═══ Material for the task

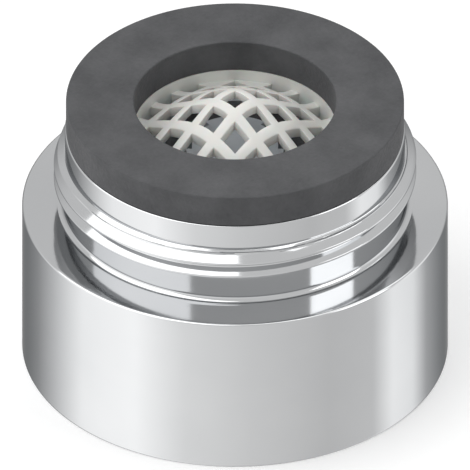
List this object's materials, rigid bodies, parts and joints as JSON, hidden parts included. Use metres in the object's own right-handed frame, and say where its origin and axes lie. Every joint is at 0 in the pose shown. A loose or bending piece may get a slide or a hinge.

══════
═══ Material for the task

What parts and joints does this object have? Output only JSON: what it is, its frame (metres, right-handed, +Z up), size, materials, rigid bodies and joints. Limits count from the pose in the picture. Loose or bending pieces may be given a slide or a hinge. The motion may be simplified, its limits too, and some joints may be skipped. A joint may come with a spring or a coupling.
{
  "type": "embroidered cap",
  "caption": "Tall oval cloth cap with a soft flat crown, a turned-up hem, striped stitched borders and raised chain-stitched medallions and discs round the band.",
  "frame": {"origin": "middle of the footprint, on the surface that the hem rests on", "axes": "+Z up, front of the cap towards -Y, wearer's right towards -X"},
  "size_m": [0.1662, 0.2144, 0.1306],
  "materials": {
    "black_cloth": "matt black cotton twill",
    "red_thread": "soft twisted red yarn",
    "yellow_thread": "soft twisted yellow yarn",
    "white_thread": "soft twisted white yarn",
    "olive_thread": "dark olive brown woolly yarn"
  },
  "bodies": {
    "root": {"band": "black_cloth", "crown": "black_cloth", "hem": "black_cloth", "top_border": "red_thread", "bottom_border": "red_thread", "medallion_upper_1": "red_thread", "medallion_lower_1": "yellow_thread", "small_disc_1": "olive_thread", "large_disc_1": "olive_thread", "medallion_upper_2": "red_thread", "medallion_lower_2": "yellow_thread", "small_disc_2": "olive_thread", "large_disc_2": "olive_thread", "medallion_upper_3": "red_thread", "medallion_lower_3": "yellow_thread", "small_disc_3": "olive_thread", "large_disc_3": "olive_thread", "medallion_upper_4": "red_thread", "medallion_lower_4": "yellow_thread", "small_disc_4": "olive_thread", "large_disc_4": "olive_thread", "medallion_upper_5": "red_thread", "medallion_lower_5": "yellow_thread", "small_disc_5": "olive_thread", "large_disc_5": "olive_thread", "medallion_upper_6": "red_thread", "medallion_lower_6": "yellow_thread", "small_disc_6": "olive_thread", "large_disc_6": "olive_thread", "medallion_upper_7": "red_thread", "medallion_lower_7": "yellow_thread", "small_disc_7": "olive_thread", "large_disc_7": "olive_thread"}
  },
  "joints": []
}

══════
═══ Material for the task

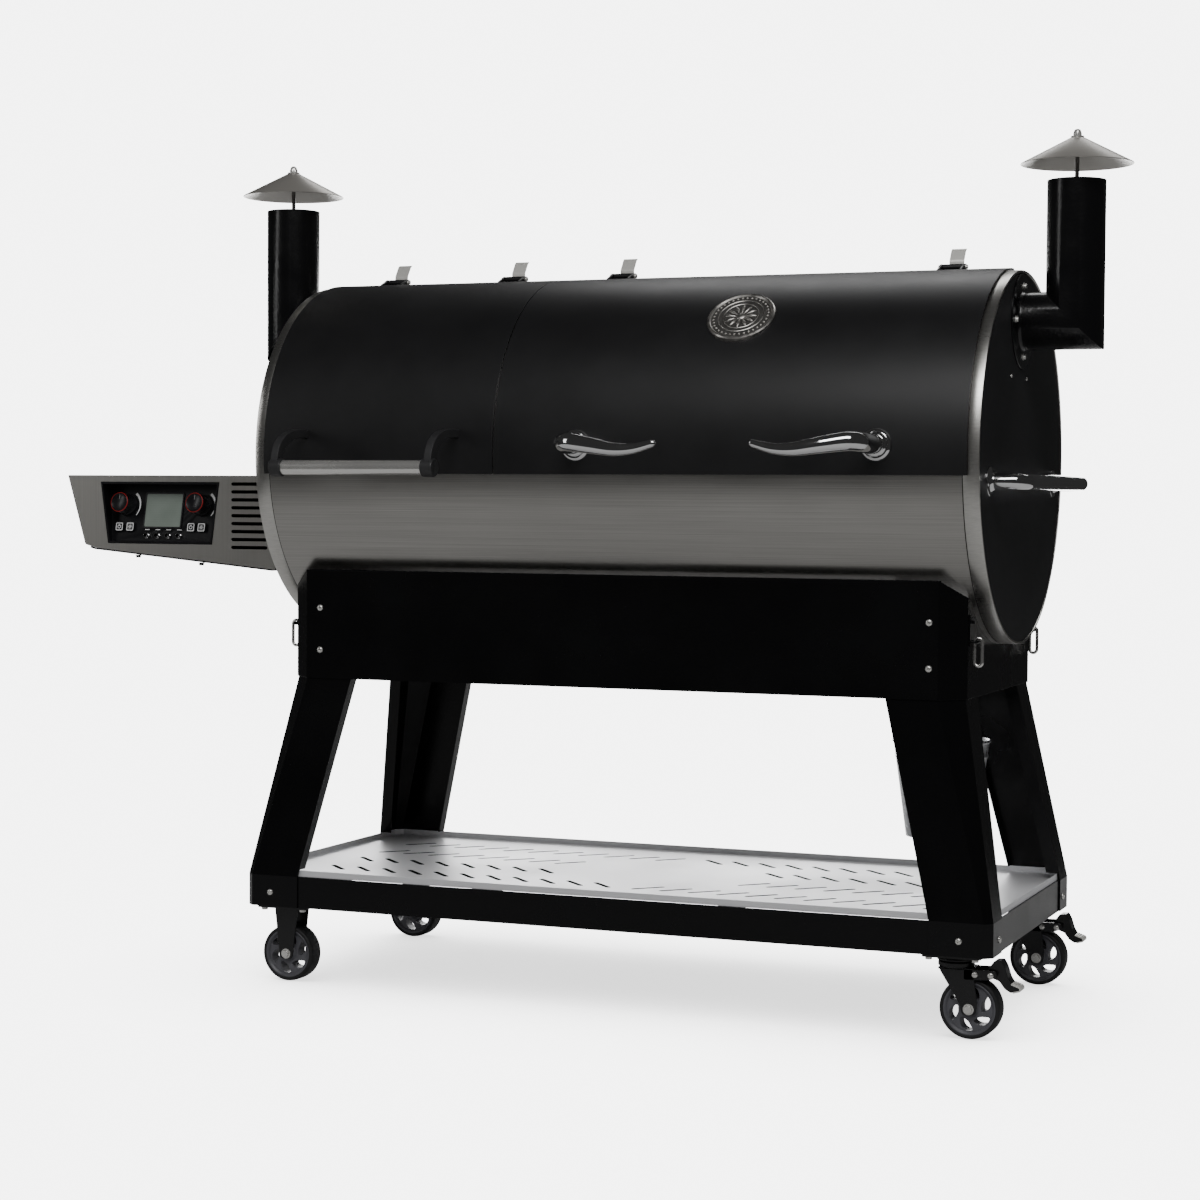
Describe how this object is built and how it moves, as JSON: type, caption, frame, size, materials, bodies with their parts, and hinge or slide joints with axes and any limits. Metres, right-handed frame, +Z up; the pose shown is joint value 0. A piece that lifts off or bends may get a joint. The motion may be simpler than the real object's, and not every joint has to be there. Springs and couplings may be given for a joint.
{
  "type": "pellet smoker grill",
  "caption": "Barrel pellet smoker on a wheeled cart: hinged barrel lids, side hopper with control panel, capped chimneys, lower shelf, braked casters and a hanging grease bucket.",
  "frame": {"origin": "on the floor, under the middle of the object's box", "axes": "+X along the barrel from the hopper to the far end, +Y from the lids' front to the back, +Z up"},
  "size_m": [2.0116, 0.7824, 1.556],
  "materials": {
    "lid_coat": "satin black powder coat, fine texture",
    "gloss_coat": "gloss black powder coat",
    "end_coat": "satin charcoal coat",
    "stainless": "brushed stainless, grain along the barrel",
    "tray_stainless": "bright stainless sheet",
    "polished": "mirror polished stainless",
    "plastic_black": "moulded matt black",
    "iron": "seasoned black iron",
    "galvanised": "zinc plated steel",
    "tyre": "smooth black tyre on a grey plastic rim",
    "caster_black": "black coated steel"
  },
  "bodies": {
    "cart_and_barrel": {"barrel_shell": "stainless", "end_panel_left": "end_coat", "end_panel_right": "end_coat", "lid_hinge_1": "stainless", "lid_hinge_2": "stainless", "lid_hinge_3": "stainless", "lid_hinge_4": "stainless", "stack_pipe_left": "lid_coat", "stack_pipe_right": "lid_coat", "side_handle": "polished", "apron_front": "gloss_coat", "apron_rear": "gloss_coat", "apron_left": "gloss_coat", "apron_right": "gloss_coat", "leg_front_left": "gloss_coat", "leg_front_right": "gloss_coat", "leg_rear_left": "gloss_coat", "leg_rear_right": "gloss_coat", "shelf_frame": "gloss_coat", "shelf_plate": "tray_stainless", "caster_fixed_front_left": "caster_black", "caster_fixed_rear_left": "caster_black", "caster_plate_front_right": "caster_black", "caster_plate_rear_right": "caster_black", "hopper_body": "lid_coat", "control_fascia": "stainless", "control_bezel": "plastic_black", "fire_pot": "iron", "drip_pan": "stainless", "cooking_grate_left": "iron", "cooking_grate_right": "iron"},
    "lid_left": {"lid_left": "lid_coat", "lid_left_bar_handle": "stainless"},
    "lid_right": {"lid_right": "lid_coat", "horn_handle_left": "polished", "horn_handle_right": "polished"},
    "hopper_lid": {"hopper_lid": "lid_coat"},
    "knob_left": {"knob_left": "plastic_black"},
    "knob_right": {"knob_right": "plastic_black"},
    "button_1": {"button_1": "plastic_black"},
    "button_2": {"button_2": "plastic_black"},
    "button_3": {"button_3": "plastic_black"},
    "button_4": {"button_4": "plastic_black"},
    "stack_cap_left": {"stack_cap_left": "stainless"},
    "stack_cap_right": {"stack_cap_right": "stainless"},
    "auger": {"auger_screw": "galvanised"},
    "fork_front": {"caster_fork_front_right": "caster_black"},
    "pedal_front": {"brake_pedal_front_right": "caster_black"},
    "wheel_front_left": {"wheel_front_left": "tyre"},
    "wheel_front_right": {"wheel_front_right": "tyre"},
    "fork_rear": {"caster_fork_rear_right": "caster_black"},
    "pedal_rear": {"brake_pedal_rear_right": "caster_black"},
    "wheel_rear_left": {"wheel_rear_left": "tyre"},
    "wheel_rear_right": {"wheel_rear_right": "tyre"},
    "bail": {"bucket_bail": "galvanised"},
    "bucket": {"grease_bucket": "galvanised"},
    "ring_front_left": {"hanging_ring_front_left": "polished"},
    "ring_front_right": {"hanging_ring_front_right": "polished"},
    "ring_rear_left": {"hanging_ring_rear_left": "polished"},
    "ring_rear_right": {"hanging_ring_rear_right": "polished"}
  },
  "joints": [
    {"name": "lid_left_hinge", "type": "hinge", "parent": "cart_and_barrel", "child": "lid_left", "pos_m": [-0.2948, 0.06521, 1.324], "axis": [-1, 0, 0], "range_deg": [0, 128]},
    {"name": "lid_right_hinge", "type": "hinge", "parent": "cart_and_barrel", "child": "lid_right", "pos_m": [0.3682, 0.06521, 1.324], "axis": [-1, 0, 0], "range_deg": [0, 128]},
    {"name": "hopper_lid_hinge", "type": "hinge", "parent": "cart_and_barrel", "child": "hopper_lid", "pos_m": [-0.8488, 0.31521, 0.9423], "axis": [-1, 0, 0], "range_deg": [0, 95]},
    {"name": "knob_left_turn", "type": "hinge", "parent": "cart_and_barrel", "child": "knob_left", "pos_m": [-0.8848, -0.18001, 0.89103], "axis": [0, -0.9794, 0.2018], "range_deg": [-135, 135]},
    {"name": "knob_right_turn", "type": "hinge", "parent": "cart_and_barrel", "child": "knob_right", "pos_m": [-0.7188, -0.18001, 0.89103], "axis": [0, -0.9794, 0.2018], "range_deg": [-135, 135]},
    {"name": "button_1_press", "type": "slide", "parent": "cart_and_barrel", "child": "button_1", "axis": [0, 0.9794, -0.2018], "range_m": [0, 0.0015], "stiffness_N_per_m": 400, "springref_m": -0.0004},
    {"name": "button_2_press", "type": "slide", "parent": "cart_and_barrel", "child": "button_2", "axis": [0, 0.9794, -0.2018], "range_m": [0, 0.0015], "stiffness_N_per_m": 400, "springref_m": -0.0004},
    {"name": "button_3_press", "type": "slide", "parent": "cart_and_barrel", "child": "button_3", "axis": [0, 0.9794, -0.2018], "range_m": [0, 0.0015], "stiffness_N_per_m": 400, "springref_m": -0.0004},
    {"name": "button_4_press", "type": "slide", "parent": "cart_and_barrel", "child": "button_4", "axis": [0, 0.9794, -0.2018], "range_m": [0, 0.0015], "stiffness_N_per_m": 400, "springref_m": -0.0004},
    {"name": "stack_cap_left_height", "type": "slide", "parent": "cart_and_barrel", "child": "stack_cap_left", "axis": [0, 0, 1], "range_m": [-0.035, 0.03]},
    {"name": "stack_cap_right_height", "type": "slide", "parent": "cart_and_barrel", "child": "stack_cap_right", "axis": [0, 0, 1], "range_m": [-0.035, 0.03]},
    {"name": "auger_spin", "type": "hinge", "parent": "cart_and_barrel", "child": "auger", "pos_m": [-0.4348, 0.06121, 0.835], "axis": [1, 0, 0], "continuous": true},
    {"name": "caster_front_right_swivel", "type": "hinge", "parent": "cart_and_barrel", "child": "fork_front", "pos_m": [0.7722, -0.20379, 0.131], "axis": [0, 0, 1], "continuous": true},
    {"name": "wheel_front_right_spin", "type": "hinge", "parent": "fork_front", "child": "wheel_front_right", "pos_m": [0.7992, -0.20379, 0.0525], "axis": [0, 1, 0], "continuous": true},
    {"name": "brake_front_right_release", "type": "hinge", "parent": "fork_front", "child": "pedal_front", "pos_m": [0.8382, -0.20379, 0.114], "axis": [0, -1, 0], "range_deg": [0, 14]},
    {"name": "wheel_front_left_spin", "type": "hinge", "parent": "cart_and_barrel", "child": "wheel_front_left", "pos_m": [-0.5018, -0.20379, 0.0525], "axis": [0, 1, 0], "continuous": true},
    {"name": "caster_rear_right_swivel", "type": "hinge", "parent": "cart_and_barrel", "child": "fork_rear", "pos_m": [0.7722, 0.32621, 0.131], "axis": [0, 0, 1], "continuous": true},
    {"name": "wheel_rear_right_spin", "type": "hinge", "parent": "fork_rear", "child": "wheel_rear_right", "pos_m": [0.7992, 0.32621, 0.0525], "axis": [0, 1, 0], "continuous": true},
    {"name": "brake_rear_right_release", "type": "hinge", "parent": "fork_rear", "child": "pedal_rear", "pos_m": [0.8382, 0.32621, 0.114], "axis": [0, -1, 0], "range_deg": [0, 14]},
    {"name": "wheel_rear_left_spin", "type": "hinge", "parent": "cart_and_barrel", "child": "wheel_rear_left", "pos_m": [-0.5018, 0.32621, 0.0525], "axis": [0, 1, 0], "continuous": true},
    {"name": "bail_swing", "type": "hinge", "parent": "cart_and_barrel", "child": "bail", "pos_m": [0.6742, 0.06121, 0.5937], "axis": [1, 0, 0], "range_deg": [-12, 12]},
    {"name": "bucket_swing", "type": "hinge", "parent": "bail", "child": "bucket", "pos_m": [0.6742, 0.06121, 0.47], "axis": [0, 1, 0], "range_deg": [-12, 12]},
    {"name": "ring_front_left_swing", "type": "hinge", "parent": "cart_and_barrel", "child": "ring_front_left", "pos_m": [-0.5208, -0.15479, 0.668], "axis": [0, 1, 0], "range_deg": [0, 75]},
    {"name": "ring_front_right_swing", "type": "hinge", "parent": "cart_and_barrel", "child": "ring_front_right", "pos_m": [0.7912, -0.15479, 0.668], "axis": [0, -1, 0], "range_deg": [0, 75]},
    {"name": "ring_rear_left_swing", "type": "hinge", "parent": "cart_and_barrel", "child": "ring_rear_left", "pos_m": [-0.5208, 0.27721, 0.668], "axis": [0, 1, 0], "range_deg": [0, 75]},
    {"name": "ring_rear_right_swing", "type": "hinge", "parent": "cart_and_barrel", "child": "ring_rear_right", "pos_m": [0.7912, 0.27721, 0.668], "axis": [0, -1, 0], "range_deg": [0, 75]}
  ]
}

══════

Select every line in the material above where the string "from" occurs, and copy it.

What parts and joints does this object have? Output only JSON: what it is, its frame (metres, right-handed, +Z up), size, materials, rigid bodies and joints. Limits count from the pose in the picture. Loose or bending pieces may be given a slide or a hinge. The motion may be simplified, its limits too, and some joints may be skipped. A joint may come with a spring or a coupling.
  "frame": {"origin": "on the floor, under the middle of the object's box", "axes": "+X along the barrel from the hopper to the far end, +Y from the lids' front to the back, +Z up"},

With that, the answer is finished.